* **Written problem**: Identify the lines that contain the word "caption" and copy each one.

-- Begin --

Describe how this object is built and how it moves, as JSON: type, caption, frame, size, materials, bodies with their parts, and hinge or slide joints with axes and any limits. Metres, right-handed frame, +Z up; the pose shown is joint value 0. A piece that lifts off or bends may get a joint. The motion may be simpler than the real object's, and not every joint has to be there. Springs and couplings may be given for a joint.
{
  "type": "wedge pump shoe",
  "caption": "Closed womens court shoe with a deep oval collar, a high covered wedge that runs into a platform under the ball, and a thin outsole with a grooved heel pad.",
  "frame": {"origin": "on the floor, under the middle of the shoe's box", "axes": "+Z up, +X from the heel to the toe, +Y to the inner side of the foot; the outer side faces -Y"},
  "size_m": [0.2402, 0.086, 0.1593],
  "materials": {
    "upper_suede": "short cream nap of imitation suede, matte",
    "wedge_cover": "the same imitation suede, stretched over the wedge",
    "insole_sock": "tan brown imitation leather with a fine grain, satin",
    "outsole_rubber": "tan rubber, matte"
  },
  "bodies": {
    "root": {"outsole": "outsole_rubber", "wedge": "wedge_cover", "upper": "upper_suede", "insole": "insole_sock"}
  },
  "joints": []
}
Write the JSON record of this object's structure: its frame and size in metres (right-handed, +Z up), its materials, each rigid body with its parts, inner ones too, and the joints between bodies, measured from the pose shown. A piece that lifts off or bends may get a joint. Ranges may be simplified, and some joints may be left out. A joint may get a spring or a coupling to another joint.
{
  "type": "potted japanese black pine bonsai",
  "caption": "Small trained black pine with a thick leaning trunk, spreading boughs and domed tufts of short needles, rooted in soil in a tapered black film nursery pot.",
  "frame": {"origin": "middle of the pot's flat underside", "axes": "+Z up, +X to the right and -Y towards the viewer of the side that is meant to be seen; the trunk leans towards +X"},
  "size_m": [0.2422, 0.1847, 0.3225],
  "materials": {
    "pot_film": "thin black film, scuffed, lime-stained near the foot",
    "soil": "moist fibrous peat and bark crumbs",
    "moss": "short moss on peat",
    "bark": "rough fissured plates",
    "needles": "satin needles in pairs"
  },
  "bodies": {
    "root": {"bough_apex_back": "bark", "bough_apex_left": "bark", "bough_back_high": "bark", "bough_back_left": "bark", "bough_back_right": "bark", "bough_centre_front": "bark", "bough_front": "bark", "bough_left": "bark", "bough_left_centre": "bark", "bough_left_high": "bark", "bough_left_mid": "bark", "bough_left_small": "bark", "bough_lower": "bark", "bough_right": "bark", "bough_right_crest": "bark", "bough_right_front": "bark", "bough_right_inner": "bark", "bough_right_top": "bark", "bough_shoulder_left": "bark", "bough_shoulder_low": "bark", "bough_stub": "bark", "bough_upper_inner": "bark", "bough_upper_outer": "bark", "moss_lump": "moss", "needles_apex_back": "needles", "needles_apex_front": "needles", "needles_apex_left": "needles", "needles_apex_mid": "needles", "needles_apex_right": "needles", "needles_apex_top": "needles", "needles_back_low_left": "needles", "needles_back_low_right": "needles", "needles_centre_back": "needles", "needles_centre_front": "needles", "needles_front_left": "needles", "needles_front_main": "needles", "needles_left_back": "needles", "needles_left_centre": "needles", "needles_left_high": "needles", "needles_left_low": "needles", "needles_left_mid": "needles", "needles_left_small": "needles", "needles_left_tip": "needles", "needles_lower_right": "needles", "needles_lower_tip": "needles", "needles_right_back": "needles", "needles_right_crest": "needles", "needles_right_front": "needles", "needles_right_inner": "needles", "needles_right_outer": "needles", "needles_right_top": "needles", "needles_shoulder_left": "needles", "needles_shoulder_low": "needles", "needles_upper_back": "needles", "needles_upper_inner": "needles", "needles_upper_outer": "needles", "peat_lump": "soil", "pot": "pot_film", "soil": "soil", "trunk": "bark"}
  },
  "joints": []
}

-- End --
-- Begin --

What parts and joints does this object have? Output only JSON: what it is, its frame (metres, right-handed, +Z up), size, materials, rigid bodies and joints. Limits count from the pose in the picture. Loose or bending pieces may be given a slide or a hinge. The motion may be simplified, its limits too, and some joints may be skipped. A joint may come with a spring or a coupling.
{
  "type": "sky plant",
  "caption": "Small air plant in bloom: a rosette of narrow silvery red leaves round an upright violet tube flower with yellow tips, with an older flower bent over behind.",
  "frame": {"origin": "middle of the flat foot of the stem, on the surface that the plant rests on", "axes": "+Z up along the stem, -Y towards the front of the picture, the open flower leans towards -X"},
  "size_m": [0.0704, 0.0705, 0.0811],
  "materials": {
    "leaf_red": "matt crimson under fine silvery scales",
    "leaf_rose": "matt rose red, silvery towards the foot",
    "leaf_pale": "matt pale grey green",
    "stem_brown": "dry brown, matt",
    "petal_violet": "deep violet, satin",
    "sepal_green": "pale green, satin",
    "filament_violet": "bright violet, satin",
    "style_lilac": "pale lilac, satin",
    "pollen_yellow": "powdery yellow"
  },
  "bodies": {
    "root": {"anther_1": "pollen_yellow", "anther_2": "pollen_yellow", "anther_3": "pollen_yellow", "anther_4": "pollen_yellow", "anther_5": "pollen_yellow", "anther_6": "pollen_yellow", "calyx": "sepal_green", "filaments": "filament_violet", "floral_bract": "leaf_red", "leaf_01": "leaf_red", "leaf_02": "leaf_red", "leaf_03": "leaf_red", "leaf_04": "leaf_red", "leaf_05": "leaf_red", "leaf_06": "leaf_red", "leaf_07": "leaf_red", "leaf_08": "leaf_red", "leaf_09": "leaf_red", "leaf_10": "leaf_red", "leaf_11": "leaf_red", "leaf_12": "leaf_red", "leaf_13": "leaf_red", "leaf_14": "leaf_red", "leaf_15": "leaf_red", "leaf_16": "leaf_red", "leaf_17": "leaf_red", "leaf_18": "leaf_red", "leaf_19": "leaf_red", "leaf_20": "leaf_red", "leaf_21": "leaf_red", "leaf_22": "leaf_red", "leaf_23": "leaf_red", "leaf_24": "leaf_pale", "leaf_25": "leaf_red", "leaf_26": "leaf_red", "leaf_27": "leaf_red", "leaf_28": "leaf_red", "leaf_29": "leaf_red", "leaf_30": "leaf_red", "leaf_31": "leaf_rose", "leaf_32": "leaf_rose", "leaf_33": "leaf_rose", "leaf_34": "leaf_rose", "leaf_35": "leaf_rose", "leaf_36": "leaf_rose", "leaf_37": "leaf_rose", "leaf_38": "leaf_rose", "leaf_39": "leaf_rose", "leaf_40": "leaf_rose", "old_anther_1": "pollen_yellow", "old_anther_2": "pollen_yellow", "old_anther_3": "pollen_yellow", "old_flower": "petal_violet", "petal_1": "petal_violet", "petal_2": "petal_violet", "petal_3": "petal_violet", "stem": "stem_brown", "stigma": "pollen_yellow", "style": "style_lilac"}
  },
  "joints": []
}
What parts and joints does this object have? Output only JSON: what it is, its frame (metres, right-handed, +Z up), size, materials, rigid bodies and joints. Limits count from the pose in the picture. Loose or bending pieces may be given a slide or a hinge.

-- End --

* **Exercise response**:
Describe how this object is built and how it moves, as JSON: type, caption, frame, size, materials, bodies with their parts, and hinge or slide joints with axes and any limits. Metres, right-handed frame, +Z up; the pose shown is joint value 0. A piece that lifts off or bends may get a joint. The motion may be simpler than the real object's, and not every joint has to be there. Springs and couplings may be given for a joint.
  "caption": "Closed womens court shoe with a deep oval collar, a high covered wedge that runs into a platform under the ball, and a thin outsole with a grooved heel pad.",
  "caption": "Small trained black pine with a thick leaning trunk, spreading boughs and domed tufts of short needles, rooted in soil in a tapered black film nursery pot.",
  "caption": "Small air plant in bloom: a rosette of narrow silvery red leaves round an upright violet tube flower with yellow tips, with an older flower bent over behind.",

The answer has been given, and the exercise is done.